There is a political angle to this as well. The Conservatives are keen to be seen as a party representing all working people, as shown by the "blue-collar Conservatism" agenda. In addition, the spending review offers the Conservative party the opportunity to return to ‘Compassionate Conservatism’ as a going concern.  If they are truly serious about being seen in this light, this should be reflected in a social investment agenda pursued through the spending review that promotes employment and secures a future for public services outside the NHS and schools.

This will come at a cost, however. In our paper, we show how the Chancellor could fund our package of proposed policies without increasing the pain on other areas of government, while remaining consistent with the government’s fiscal rules that require him to reach a surplus on overall government borrowing by 2019-20. We do not agree that the Government needs to reach a surplus in that year.

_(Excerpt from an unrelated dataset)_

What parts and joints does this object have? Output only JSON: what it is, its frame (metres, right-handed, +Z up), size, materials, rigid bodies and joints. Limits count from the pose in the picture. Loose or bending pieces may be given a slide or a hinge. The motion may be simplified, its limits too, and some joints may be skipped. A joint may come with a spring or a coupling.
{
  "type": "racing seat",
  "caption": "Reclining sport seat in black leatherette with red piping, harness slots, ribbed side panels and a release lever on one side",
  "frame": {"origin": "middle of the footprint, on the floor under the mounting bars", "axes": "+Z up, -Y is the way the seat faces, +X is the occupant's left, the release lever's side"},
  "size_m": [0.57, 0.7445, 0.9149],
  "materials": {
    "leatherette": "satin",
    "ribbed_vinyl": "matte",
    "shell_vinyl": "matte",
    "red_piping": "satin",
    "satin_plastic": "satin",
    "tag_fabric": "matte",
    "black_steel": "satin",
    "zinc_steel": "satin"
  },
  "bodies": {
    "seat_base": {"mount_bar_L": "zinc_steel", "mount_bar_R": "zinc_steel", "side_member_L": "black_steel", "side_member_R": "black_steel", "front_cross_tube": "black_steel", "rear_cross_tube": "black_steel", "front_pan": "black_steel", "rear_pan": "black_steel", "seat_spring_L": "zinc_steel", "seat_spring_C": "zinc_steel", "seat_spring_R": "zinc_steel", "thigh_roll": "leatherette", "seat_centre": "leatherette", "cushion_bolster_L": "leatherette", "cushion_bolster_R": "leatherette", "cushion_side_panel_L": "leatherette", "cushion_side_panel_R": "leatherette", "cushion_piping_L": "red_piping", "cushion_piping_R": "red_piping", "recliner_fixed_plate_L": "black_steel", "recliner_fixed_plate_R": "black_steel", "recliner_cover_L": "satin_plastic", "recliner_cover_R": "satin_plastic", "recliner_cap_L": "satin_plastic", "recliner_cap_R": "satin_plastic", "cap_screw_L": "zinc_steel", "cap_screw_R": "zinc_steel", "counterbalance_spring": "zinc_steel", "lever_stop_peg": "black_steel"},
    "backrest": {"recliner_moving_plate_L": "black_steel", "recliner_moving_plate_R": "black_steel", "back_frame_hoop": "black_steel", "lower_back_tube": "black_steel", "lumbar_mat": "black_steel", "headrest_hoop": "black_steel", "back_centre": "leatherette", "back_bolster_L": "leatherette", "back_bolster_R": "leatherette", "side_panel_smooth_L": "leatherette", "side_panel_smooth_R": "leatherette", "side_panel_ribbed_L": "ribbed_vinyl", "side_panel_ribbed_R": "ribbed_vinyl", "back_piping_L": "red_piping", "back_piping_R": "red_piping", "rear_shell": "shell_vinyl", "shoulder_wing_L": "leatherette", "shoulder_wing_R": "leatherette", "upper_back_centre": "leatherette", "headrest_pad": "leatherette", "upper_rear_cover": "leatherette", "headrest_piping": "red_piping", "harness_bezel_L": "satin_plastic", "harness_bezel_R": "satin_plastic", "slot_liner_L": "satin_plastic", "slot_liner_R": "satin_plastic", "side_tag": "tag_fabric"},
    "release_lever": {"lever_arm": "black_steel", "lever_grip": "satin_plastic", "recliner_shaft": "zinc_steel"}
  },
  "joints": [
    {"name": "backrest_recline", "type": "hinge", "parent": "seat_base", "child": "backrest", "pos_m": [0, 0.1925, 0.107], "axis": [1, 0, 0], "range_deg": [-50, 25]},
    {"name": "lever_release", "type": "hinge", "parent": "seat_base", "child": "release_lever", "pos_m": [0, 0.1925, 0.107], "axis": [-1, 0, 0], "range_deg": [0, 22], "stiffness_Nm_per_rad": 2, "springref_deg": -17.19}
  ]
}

But given this target wont be scrapped ahead of the spending review, we suggest that he should target a slightly lower surplus in 2019/20 of £7bn, with the deficit the year before being £2bn higher. In addition, we propose several revenue-raising measures in line with recent government tax policy that together would unlock an additional £5bn of resource for government departments.

Make no mistake, this will be a tough settlement for government departments and for public services. But the Chancellor does have a range of options open as he plans the upcoming spending review. Expect his reputation as a highly political Chancellor to be on full display.